Groening co-created "Disenchantment" with Josh Weinstein, who also worked on "The Simpsons" and "Futurama" as a writer and producer. Weinstein spoke to Wiretap about the "Futurama" references that he snuck into "Disenchantment" and confirmed that there are still more connections left to be discovered. Of the "Futurama" Easter eggs and references, he said, "Fans started to realize certain things — like Dreamland is the ancestral home of the Elves. But there are other things people have not realized at all that have to do with the deep, canonical arc."

He also went out of his way to dispel one particular fan theory that is incorrect and could lead people to expect a reveal that is never coming. He told Wiretap, "People have this complex theory that 'Disenchantment' takes place in that future that we saw with Fry and the time machine, and that is not true. This is the first time I'm saying that, because I love fan theories."

Maurice LaMarche stepped in to provide Amy's burps

Amy burps loudly every now and again on "Futurama," but burping on command is something that voice actor Lauren Tom has trouble with. Rather than using a stock burp sound effect or faking it in some other way, the creators get one of Tom's co-stars to step in. In the past, John DiMaggio has filled in as her burp double, and so has Maurice LaMarche, who voices several characters on the show, most notably Kif.

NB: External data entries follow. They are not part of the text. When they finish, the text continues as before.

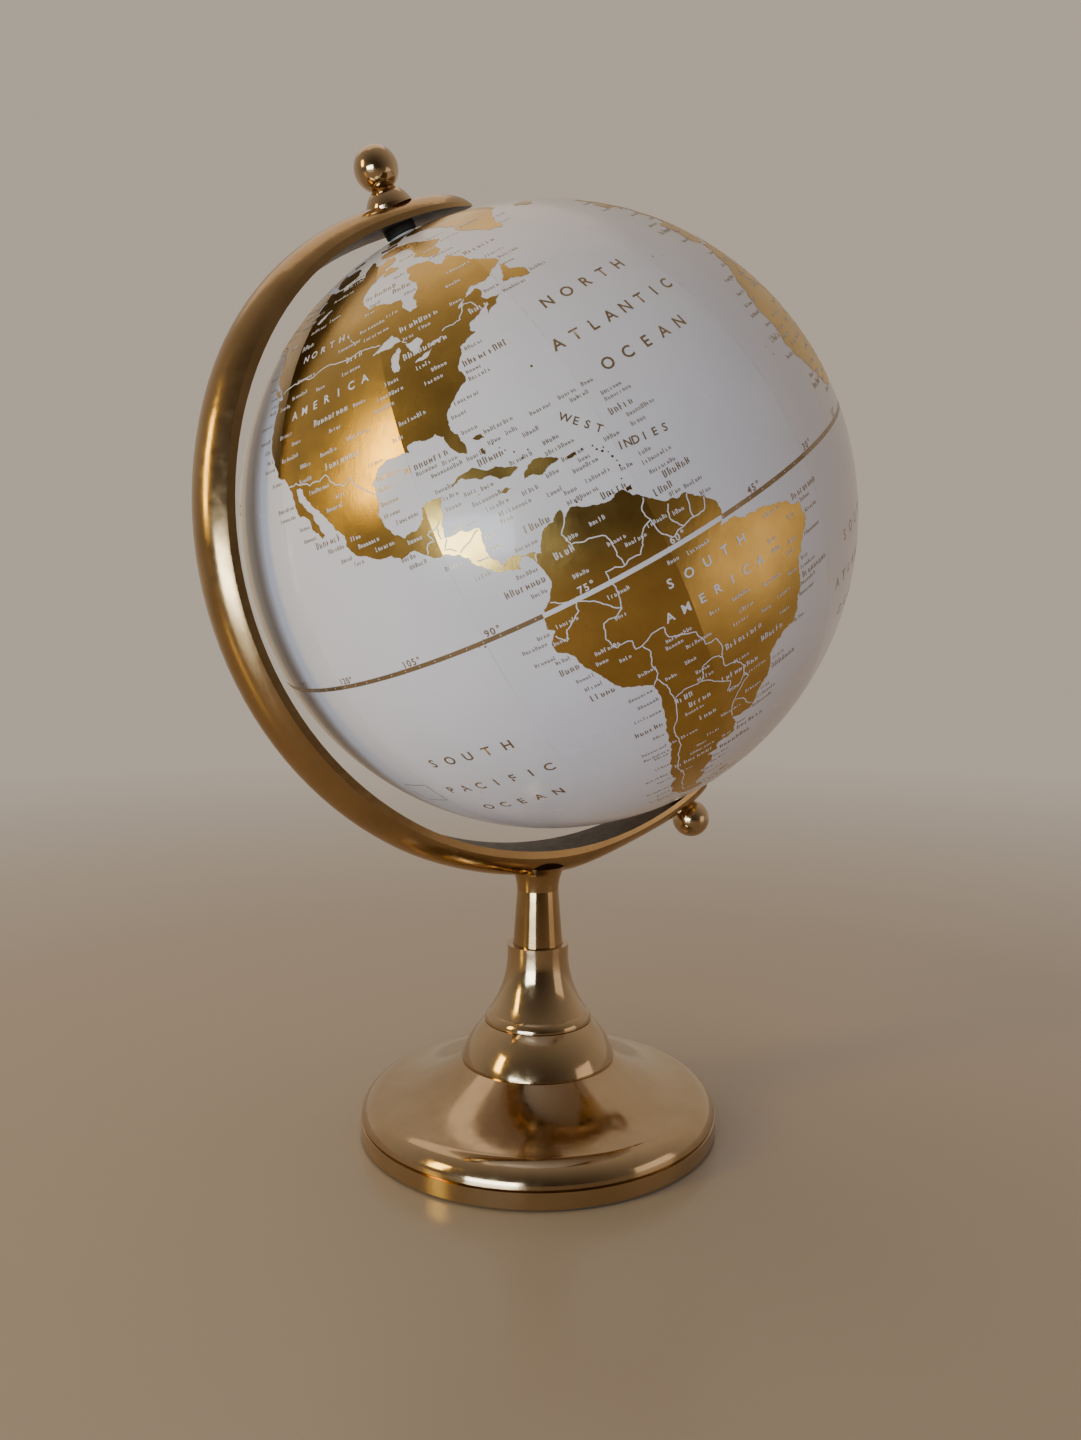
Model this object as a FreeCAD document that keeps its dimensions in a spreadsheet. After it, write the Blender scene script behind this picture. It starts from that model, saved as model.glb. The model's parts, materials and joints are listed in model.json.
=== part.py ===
import FreeCAD, Part
import math
import os

import Sketcher

# Desktop globe on a cast stand, in millimetres.
# +Z is up.  The origin is on the table, on the axis of the stem.
# The arm stands in the XZ plane and its open side faces +X.

# ---------------------------------------------------------------- driving dimensions

SIZES = {
    # globe
    "globe_radius": 101.6,
    "shell_wall": 1.6,
    "axis_tilt": 31.5,
    "centre_forward": 4.1,
    "centre_height": 206.8,
    "ring_width": 16.0,
    "ring_wall": 1.8,
    "glue_gap": 0.05,
    # pole bearings
    "axle_radius": 2.5,
    "running_gap": 0.06,
    "bush_radius": 4.5,
    "bush_flange": 6.5,
    "bush_flange_wall": 1.4,
    "bush_proud": 0.6,
    "side_play": 0.3,
    "north_spacer_radius": 5.0,
    "south_spacer_radius": 4.0,
    "north_seat_inner": 104.7,
    "north_seat_outer": 109.8,
    "south_seat_inner": 110.2,
    "south_seat_outer": 116.8,
    "seat_radius": 8.4,
    "spot_radius": 5.2,
    # knobs
    "cone_foot_radius": 7.5,
    "cone_foot_wall": 0.8,
    "neck_radius": 3.8,
    "cone_height": 6.1,
    "cone_bulge": 9.0,
    "cone_skirt": 1.6,
    "knob_lean": 9.5,
    "north_ball_radius": 6.8,
    "south_ball_radius": 6.9,
    "ball_flat_radius": 3.0,
    "thread_depth": 6.5,
    "thread_end_gap": 0.5,
    # foot
    "pad_wall": 0.8,
    "pad_radius": 60.0,
    "rim_radius": 61.5,
    "rim_top": 6.0,
    "groove_radius": 60.6,
    "groove_bottom": 6.3,
    "groove_top": 6.6,
    "shoulder_radius": 61.3,
    "shoulder_start": 6.9,
    "crease_radius": 54.0,
    "crease_height": 13.7,
    "crease_inset": 1.0,
    "shoulder_round": 7.6,
    "dish_round": 66.0,
    "foot_wall": 3.0,
    "web_radius": 26.9,
    "web_top": 24.2,
    "web_bottom": 20.6,
    # bells
    "cup_radius": 26.4,
    "cup_edge": 0.8,
    "cup_corner": 2.0,
    "cup_top": 37.4,
    "cup_top_radius": 18.6,
    "cup_round": 26.0,
    "bell_wall": 3.0,
    "cup_roof": 34.0,
    "bead_radius": 18.5,
    "bead_edge": 0.3,
    "bead_height": 3.4,
    "bead_round": 4.0,
    "collar_foot_radius": 16.9,
    "collar_neck_radius": 10.6,
    "collar_round": 36.0,
    "collar_top": 64.0,
    "collar_lip": 1.4,
    "socket_floor": 58.0,
    "collar_web": 4.0,
    "socket_gap": 0.1,
    # stem and tie rod
    "stem_low_radius": 8.6,
    "stem_high_radius": 7.2,
    "stem_top": 91.5,
    "flare_radius": 9.7,
    "flare_height": 8.5,
    "flare_round": 16.0,
    "rod_radius": 3.0,
    "rod_clearance": 0.3,
    "rod_bottom": 9.5,
    "rod_top": 84.0,
    "rod_end_gap": 1.0,
    "washer_radius": 9.0,
    "washer_wall": 1.6,
    "spring_radius": 5.6,
    "spring_wall": 1.5,
    "spring_slit": 1.0,
    "nut_across_flats": 10.0,
    "nut_height": 5.0,
    # arm section: flat inside face, short straight edge, crowned outside face
    "arm_edge_share": 0.26,
}

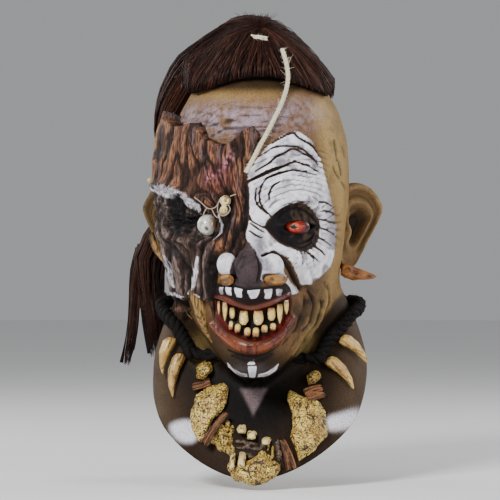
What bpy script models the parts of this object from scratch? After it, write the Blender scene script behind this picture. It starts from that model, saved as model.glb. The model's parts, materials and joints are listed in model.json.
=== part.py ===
"""A pull-over latex voodoo mask: bark over one eye, bared teeth, a crest of hair and a bone necklace.

Metres, +Z up. The face looks along -Y and +X is to the right as the face is seen.
The origin is the inside of the crown, where the mask bears on the wearer's head.
"""

import math

import bmesh
import bpy
import numpy as np
from mathutils import Matrix, Vector
from mathutils.bvhtree import BVHTree

# Head and bib
HEAD_HEIGHT = 0.297
HEAD_WIDTH = 0.166
HEAD_LENGTH = 0.232
BIB_DROP = 0.088
BIB_WIDTH = 0.200
BIB_LENGTH = 0.200
LATEX_WALL = 0.0025
SEAT_GAP = 0.0004

# Bark
BARK_THICKNESS = 0.0055
BARK_EDGE_THICKNESS = 0.0165

# Ears
EAR_HEIGHT = 0.082
EAR_WIDTH = 0.046
EAR_THICKNESS = 0.010
EAR_FLARE = math.radians(38)

# Eyes, teeth and bones in the face
RED_EYE_WIDTH = 0.026
RED_EYE_HEIGHT = 0.016
RED_EYE_BULGE = 0.0055
EYEBALL_DIAMETER = 0.0188
MOUTH_WIDTH = 0.0675
SMILE_RISE = 0.021
UPPER_TOOTH_LENGTH = 0.0184
LOWER_TOOTH_LENGTH = 0.0086
TOOTH_THICKNESS = 0.0050
NOSE_BONE_LENGTH = 0.020
NOSE_BONE_HEIGHT = 0.011
NOSE_BONE_THICKNESS = 0.0075
EAR_BONE_LENGTH = 0.033
EAR_BONE_DIAMETER = 0.0135
BROW_BEAD_DIAMETER = 0.0105
TEMPLE_BEAD_DIAMETER = 0.0052

# Hair
CREST_HEIGHT = 0.033
TAIL_DIAMETER = 0.027
TIE_DIAMETER = 0.0030
TWINE_DIAMETER = 0.0042

# Necklace
ROPE_DIAMETER = 0.0125
TUSK_LENGTH = 0.0400
TUSK_DIAMETER = 0.0125
KNUCKLE_WIDTH = 0.0158
KNUCKLE_HEIGHT = 0.0180
KNUCKLE_THICKNESS = 0.0120
LEFT_BONE_WIDTH = 0.0347
LEFT_BONE_HEIGHT = 0.0530
RIGHT_BONE_WIDTH = 0.0374
RIGHT_BONE_HEIGHT = 0.0640
BONE_THICKNESS = 0.0095
JAW_WIDTH = 0.0466
JAW_HEIGHT = 0.0290
JAW_THICKNESS = 0.0120
JAW_TOOTH_WIDTH = 0.0088
JAW_TOOTH_HEIGHT = 0.0150
JAW_TOOTH_THICKNESS = 0.0100
WRAP_LENGTH = 0.0366
WRAP_WIDTH = 0.0100
WRAP_THICKNESS = 0.0030
FINE_BACK_FROM = 0.0125

# Half outlines of the mask at each level, from the crown down to the chin.
# Columns: front down, side down, back down, half width, front, back, pinch of the jaw, steps to the next row.
# Depths are shares of HEAD_HEIGHT, half widths of HEAD_WIDTH / 2, front and back of HEAD_LENGTH / 2.
HEAD_SECTIONS = (
    (0.013, 0.013, 0.013, 0.31, 0.29, 0.38, 0.00, 1),
    (0.047, 0.047, 0.043, 0.55, 0.53, 0.64, 0.00, 1),
    (0.100, 0.100, 0.093, 0.735, 0.74, 0.83, 0.00, 1),
    (0.167, 0.167, 0.160, 0.88, 0.87, 0.915, 0.00, 1),
    (0.250, 0.253, 0.247, 0.976, 0.95, 0.983, 0.00, 1),
    (0.347, 0.353, 0.347, 1.00, 0.983, 1.017, 0.00, 2),
    (0.450, 0.453, 0.447, 0.988, 0.974, 1.017, 0.00, 3),
    (0.550, 0.540, 0.533, 0.952, 0.974, 0.983, 0.00, 3),
    (0.650, 0.613, 0.607, 0.922, 0.990, 0.922, 0.08, 3),
    (0.750, 0.653, 0.660, 0.904, 1.009, 0.862, 0.18, 3),
    (0.840, 0.683, 0.700, 0.898, 1.017, 0.828, 0.26, 2),
    (0.920, 0.707, 0.730, 0.910, 0.983, 0.802, 0.35, 2),
    (0.973, 0.723, 0.750, 0.928, 0.905, 0.784, 0.43, 1),
    (1.000, 0.737, 0.763, 0.952, 0.770, 0.776, 0.46, 1),
    (0.993, 0.750, 0.777, 0.976, 0.586, 0.767, 0.34, 1),
    (0.987, 0.770, 0.797, 1.012, 0.483, 0.759, 0.20, 1),
)
# Below the chin the depths start at these shares of HEAD_HEIGHT and add shares of BIB_DROP.
BIB_START = (1.000, 0.770, 0.797)
BIB_SECTIONS = (
    (0.063, 0.110, 0.115, 0.885, 0.58, 0.88, 0.00, 1),
    (0.210, 0.250, 0.260, 0.930, 0.66, 0.91, 0.00, 1),
    (0.420, 0.390, 0.450, 0.970, 0.78, 0.95, 0.00, 1),
    (0.630, 0.505, 0.660, 0.995, 0.88, 0.98, 0.00, 1),
    (0.840, 0.590, 0.830, 1.000, 0.95, 1.00, 0.00, 1),
    (1.000, 0.640, 0.980, 0.995, 0.99, 1.01, 0.00, 0),
)
CROWN_BACK = 0.07
# How the rows rise from the front to the sides: an exponent for the head, and one at the bib's rim
RING_ROUNDNESS = 1.35
RIM_ROUNDNESS = 0.62
COLUMNS = 40
FACE_COLUMN_SHARE = 0.58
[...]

For LaMarche, burping is no casual exercise. LaMarche takes burping quite seriously and has devised his own carefully crafted method for delivering the most effective on-command burps possible. This method extends to other bodily noises, such as vomiting, and employs an element of Tuvan throat singing to produce an especially guttural sound. LaMarche is actually somewhat famous in the voice acting world for his fake burping abilities — Amy Wong is far from the only character he has served as the burp double for. LaMarche was Wacko's burp double on "Animaniacs," and he even served as Will Ferrell's stunt-burper on "Elf."